Ecrivain, érudit, amateur d’art et collectionneur, Mario Praz (1896-1982) nourrissait une passion : celle des aquarelles d’intérieurs, fidèles représentations d’appartements avec leurs meubles, objets et œuvres d’art, qu’il n’a cessé de rassembler. Praz en aimait l’exactitude qui le faisait entrer dans un décor et retrouver l’esprit et la sensibilité d’une époque, notamment celle du néoclassicisme. Sorties de leur appartement romain, ces aquarelles sont à voir à Paris, à la bibliothèque Paul Marmottan.

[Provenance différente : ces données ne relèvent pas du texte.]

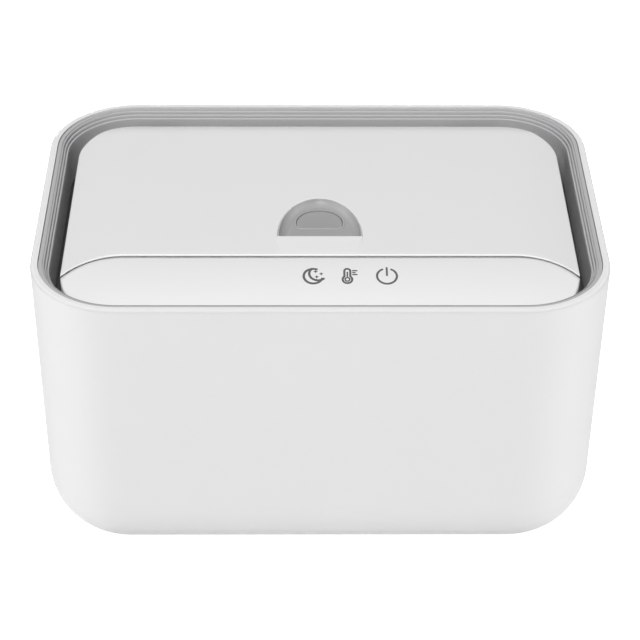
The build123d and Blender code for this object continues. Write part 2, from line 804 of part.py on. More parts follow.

Mario Praz a sûrement été l’un des grands esprits du XXe siècle. Le Centre Georges Pompidou n’avait pas hésité à lui consacrer en 1989 un hommage où il rejoignait, dans la galerie des Illustres, Henri Focillon, Erwin Panofsky, Roger Caillois, Georges Dumézil. Sa notoriété n’est certes pas celle des grandes vedettes médiatiques mais faut-il rappeler qu’il a su inspirer en 1974 Luchino Visconti. Dans Violence et Passion, il fut le modèle de ce vieux professeur, si distingué, si cultivé, tout entouré de la beauté de ses collections, que vient déranger et transformer la jeunesse inattendue de nouveaux voisins. Ce professeur, savant décrypteur des livres d’emblème de la Renaissance, spécialiste internationalement reconnu de la littérature romantique, a une bibliographie qui est une des curiosités du genre : pas moins de 2642 numéros, dont quelques ouvrages majeurs. Quand Mario Praz n’écrivait pas, il collectionnait. Il s’est ainsi entouré de meubles, de tableaux, de dessins, d’objets avec lesquels il ne cessa de dialoguer. Son appartement, sa collection étaient le laboratoire, le jardin réservé où le savant écoutait les voix du silence, cherchait à apprivoiser, à comprendre l’âme du temps passé, celui en particulier du néoclassicisme, de ces années 1760-1830 qui furent son époque de prédilection, celles qu’il a aimées d’un vrai amour.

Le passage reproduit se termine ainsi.